The author writes movingly and in great detail about what would lead people to make such a bold decision, their backgrounds, how they prepared themselves, the precautions they took to keep their act secret (again, unlike many other acts of Civil Disobedience), the stress and fear they felt, and at the end, how they now feel looking back on their younger selves. I was so moved by the story of the Robins family and their deep love for each other and for their young children, and yet their belief that a moral life may require putting all that at risk for a higher good. Though it might seem irresponsible, it is routinely expected that a married soldier of either sex will be willing to risk death or disability even though they have a family, so their conviction makes sense, and yet, it was so painful and hard won.

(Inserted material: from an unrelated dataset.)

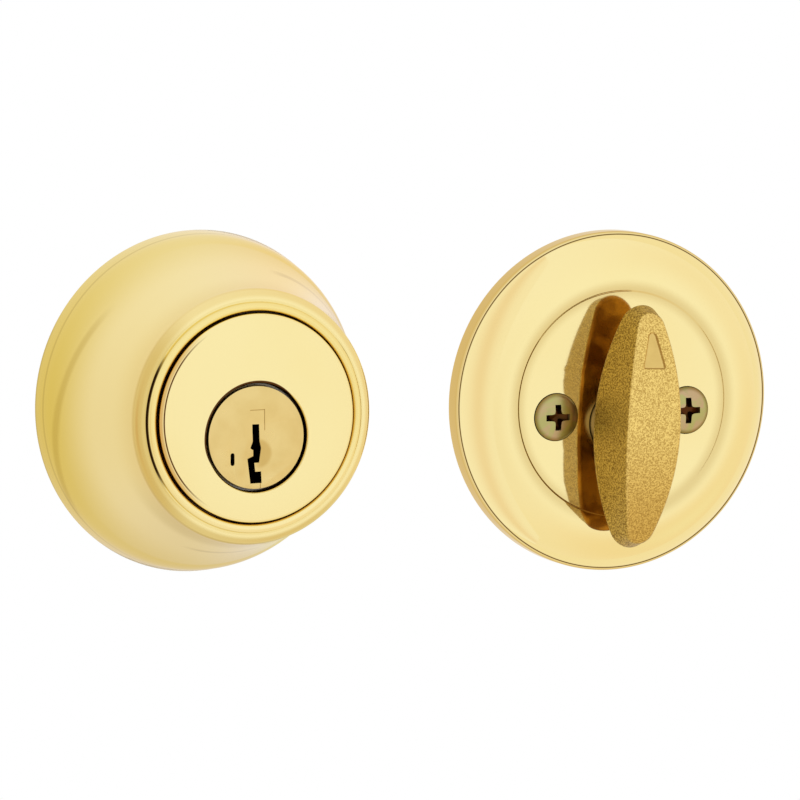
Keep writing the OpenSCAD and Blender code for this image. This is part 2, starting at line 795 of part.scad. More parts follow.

My first thought on having completed this massive tome is that it's misnamed. Yes, the break-in and the removal of secret files from the Media, PA, FBI office is discussed at length (one could say "at long length"), but that's only the tip of the proverbial iceberg. Most of the book deals with the history and development of the FBI, before, during and after that break-in. Calling this book The Burglary is tantamount to calling Around the World in 80 Days something like My Trip to Paris.
Considering that Ms. Metzger was one of the original recipients of the Xeroxed copies of the pilfered files, she's certainly been involved in the story for a long time. That break-in occurred in 1971. After all this time, though, seven of the eight burglars have decided it's safe to come out of the closet. (The one hold-out, whoever he/she is, is probably either paranoid or dead...or both.)
To be sure, this is a fascinating book, even if it does stray. There are many insights into the workings of the FBI under Hoover. If you go by the book's subtitle, "The Discovery of J. Edgar Hoover's Secret FBI," rather than the actual title, which is limiting, you have a fascinating history of the bureau. But just when Ms. Metzger has wandered afield of the Media burglary, she'll toss in a line or two bringing it back into focus, such as: "The [Media] break-in may have been necessary in order for the truth about FBI operations to emerge."
So despite the length of this book (which I still feel is excessive), the information contained in Ms. Metzger's volume is fascinating and eye-opening. The burglars were looking primarily for corroboration that the FBI was stepping on Americans' right to dissent (in particular against our presence in Vietnam).